• CHALLENGE:
Filter out everything except lines holding "origin".

════════

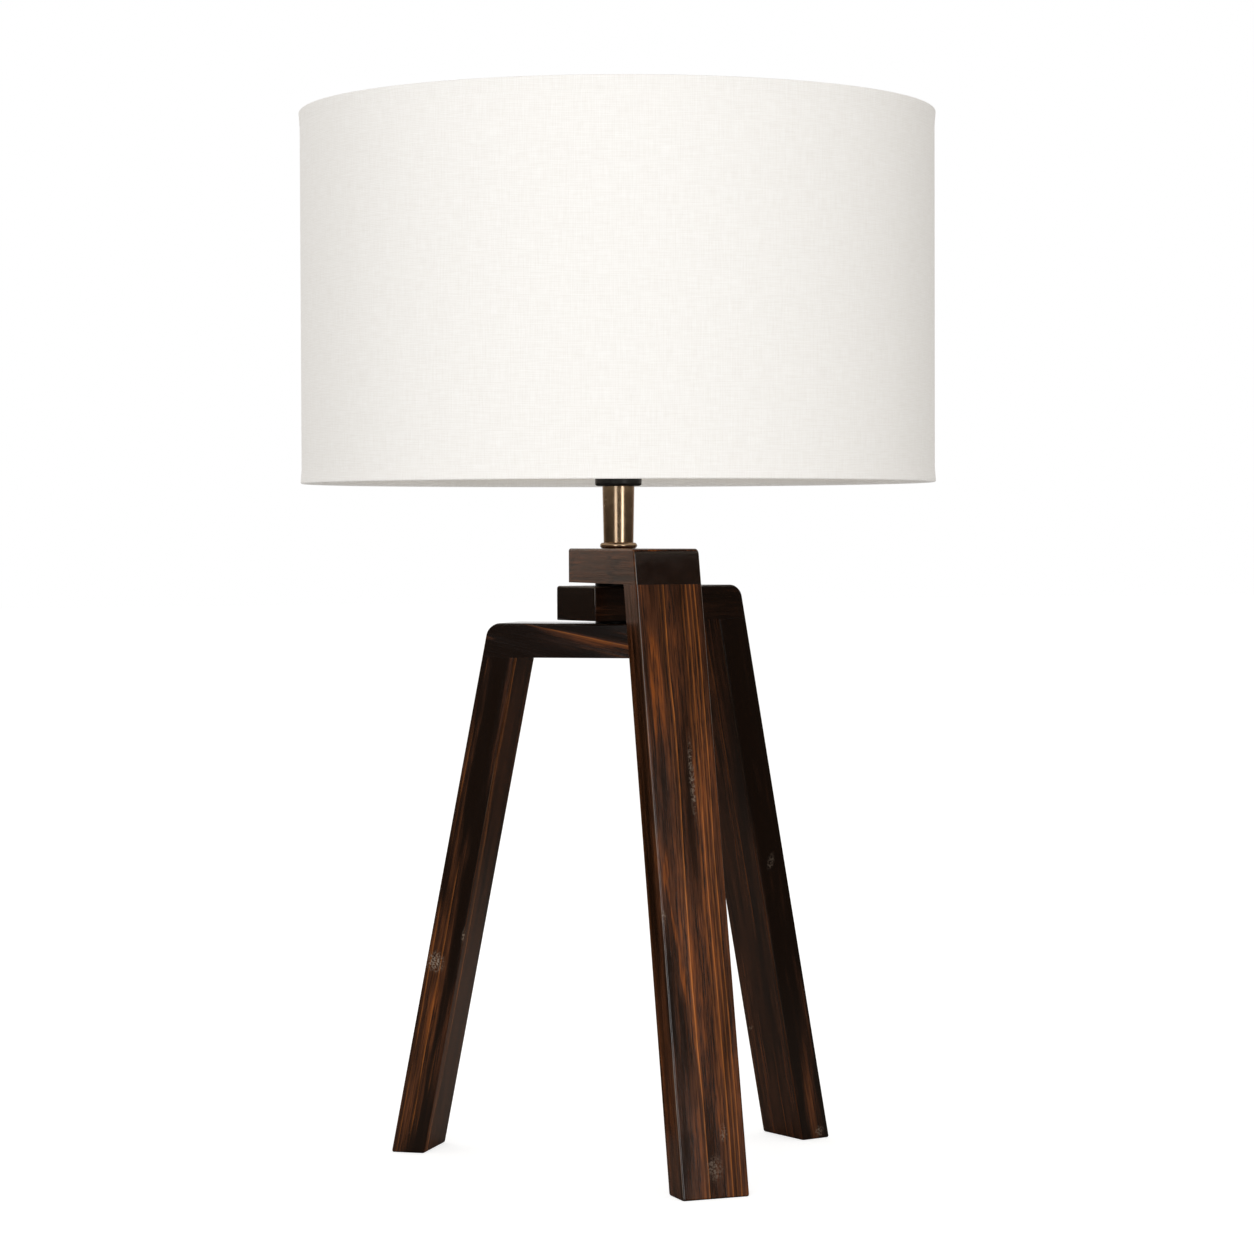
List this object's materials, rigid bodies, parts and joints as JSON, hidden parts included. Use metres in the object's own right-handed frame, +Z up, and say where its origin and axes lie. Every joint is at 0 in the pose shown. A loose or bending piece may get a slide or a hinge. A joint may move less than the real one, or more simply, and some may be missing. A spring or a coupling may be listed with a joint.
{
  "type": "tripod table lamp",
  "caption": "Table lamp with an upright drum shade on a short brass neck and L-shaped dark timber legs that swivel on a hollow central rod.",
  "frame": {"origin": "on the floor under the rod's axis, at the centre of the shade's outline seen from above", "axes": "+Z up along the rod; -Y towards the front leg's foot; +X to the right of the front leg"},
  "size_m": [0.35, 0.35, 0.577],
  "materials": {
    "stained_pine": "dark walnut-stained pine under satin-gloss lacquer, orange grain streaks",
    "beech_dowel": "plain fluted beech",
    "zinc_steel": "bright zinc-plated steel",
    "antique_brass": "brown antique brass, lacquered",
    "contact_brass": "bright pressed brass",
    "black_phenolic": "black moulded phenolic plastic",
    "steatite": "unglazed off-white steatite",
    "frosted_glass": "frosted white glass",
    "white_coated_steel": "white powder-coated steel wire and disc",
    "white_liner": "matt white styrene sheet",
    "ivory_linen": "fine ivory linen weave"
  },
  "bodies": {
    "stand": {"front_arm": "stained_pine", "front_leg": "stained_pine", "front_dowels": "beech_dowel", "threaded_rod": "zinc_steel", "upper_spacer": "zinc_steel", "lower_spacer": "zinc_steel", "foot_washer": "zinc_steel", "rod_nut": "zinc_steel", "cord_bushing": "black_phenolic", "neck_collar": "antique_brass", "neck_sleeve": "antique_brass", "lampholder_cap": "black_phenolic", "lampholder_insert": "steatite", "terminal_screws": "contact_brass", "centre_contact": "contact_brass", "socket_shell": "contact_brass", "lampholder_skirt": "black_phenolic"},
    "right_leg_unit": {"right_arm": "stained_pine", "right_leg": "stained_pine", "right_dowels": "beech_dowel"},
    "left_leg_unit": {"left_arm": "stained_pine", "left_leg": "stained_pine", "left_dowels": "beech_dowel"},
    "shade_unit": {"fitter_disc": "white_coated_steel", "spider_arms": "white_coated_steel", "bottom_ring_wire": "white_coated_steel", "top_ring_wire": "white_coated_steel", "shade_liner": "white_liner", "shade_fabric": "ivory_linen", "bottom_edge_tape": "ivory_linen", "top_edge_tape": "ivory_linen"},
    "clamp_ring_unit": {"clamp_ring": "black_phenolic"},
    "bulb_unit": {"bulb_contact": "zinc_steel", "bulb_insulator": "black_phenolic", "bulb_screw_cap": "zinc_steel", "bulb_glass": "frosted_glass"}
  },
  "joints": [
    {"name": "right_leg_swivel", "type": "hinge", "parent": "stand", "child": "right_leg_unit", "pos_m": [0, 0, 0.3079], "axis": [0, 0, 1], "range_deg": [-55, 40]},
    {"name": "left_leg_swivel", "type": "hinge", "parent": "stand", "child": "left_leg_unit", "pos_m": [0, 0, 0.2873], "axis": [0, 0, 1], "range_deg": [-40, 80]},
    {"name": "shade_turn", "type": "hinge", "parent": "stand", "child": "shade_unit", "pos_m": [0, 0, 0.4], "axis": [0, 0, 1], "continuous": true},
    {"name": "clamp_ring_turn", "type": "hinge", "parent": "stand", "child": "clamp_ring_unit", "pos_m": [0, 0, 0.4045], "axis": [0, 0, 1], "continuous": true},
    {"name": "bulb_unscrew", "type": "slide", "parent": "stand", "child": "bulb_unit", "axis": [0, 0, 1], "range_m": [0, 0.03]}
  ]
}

════════

• ANSWER TO THIS EXERCISE:
List this object's materials, rigid bodies, parts and joints as JSON, hidden parts included. Use metres in the object's own right-handed frame, +Z up, and say where its origin and axes lie. Every joint is at 0 in the pose shown. A loose or bending piece may get a slide or a hinge. A joint may move less than the real one, or more simply, and some may be missing. A spring or a coupling may be listed with a joint.
  "frame": {"origin": "on the floor under the rod's axis, at the centre of the shade's outline seen from above", "axes": "+Z up along the rod; -Y towards the front leg's foot; +X to the right of the front leg"},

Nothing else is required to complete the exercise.